Emozioni e robotica: la nuova concezione del futuro in Robocop
C’è un’evidente differenza tra i due film, prodotti a quasi 30 anni di distanza. Un dettaglio che non passa inosservato, e che dimostra come sia davvero cambiata la nostra visione del futuro. L’intero remake del 2014 è concentrato sulla psicologia del protagonista, sul rapporto con la sua famiglia e sulle sensazioni che prova vivendo all’interno di una macchina. Vi sembrerà strano, ma il Robocop di Padhila trasuda di umanità. E apre tutta una serie di riflessioni sul rapporto tra uomo ed Intelligenza Artificiale.

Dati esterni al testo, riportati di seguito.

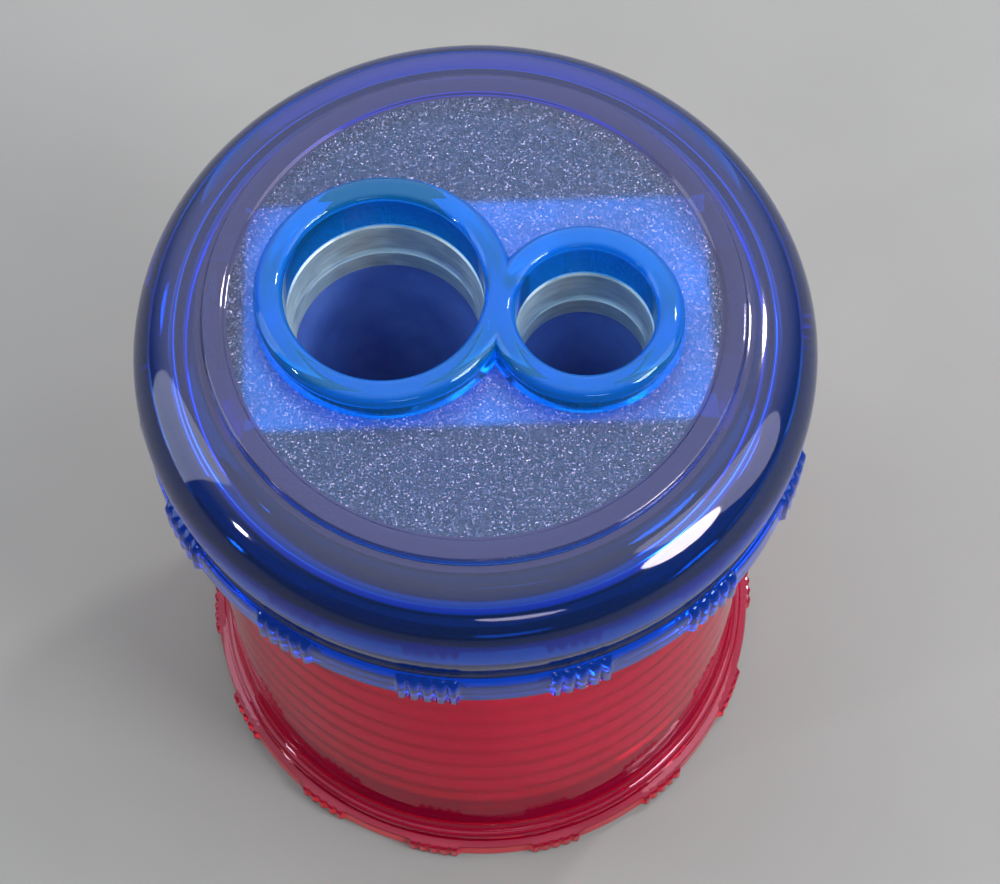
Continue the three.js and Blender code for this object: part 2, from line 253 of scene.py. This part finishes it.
def frosted_plastic():
    """The blue moulding where its surface has a fine grain, with painted glints: pale specks on the
    crests.
    """
    s = Shader("blue_frosted_plastic")
    s.set(IOR=1.49, Specular_Tint=(0.95, 0.64, 1.0, 1.0))
    grain = s.noise(8200, 2.0, 0.6)
    # Painted glints: pale specks in the base colour, with less transmission, where the grain is
    # highest
    painted_glints = [(0.57, FROSTED_TINT), (0.64, (0.4, 0.42, 0.95)), (0.74, (0.92, 0.87, 1.0))]
    s.join(s.tint(grain, painted_glints), s.main.inputs["Base Color"])
    s.join(s.ramp(grain, 0.97, 0.4, 0.57, 0.74), s.main.inputs["Transmission Weight"])
    s.join(s.ramp(s.noise(2200, 2.0), 0.14, 0.36, 0.35, 0.7), s.main.inputs["Roughness"])
    s.bump(grain, 1.0, 0.00006)
    s.absorb(BLUE["passed"], BLUE["density"])
    return s.material


def block_metal():
    """Machined light alloy with feed marks round each bore and small pits."""
    s = Shader("block_alloy")
    s.set(Metallic=1.0)
    colour = s.tint(s.noise(260, 4.0), [(0.3, (0.6, 0.7, 0.71)), (0.7, (0.74, 0.86, 0.87))])
    s.join(colour, s.main.inputs["Base Color"])
    s.join(s.ramp(s.noise(420, 4.0), 0.3, 0.55, 0.3, 0.7), s.main.inputs["Roughness"])
    rings = s.bump(s.noise(1.0, 2.0, stretch=FEED_MARKS), 0.35, 0.00006)
    s.bump(s.noise(900, 3.0), 0.15, 0.00008, rings)
    return s.material


def guide_metal():
    """The straight part of each bore, a pale, less metallic copy of the alloy with painted light,
    with feed marks round it.
    """
    s = Shader("guide_alloy_painted_light")
    s.set(Metallic=0.75)
    # Painted light: the pale colour stands for the light from above falling on the bore's mouth
    stops = [(0.3, (0.46, 0.64, 0.7)), (0.7, (0.72, 0.9, 0.92))]
    painted_light_tone = s.noise(1.0, 3.0, stretch=(500.0, 500.0, 2500.0))
    s.join(s.tint(painted_light_tone, stops), s.main.inputs["Base Color"])
    s.join(s.ramp(s.noise(700, 4.0), 0.3, 0.5, 0.3, 0.7), s.main.inputs["Roughness"])
    s.bump(s.noise(1.0, 2.0, stretch=FEED_MARKS), 0.35, 0.00006)
    return s.material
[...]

Alex Murphy, protagonista della storia, non è altro che il mix perfetto tra umanità e robotica. Dopo essere stato vittima di un’esplosione, gli sono rimasti soltanto faccia, cervello, polmoni ed una mano a ricordargli di essere un uomo. Il resto è stato sapientemente costruito dal Dottor Dennet Norton, un vero e proprio maestro della robotica. Nel film viene definito più volte “un uomo all’interno di una macchina”, ed è esattamente quello che è il nuovo Robocop del 2014. Sì, è un cyborg. Ma con una coscienza umana, nonostante si cerchi di sopprimerla continuamente – e senza riuscirci -.
E questo non significa che avremo robot in grado di provare le nostre stesse emozioni. Il film di Padhila non vuole dirci questo. Punta piuttosto a dimostrare come l’umanità, a suo modo, riesca comunque ad avere la meglio sulla robotica. La coscienza dell’uomo riesce a dominare la macchina ed usarla a suo vantaggio. E questo è il dettaglio che dimostra quanto sia cambiata davvero la nostra visione del futuro. Il Robocop del 1987 non ha mai affrontato la psicologia del personaggio, ma si è limitato a mostrare la grande potenza del cyborg. Un concetto che oramai abbiamo superato abbondantemente. Il mito della macchina che tutto sa e tutto fa è finito. Abbiamo abbracciato l’idea di una robotica gestita dall’uomo, e a favore dell’uomo. E questo il remake del celebre film lo dimostra alla perfezione.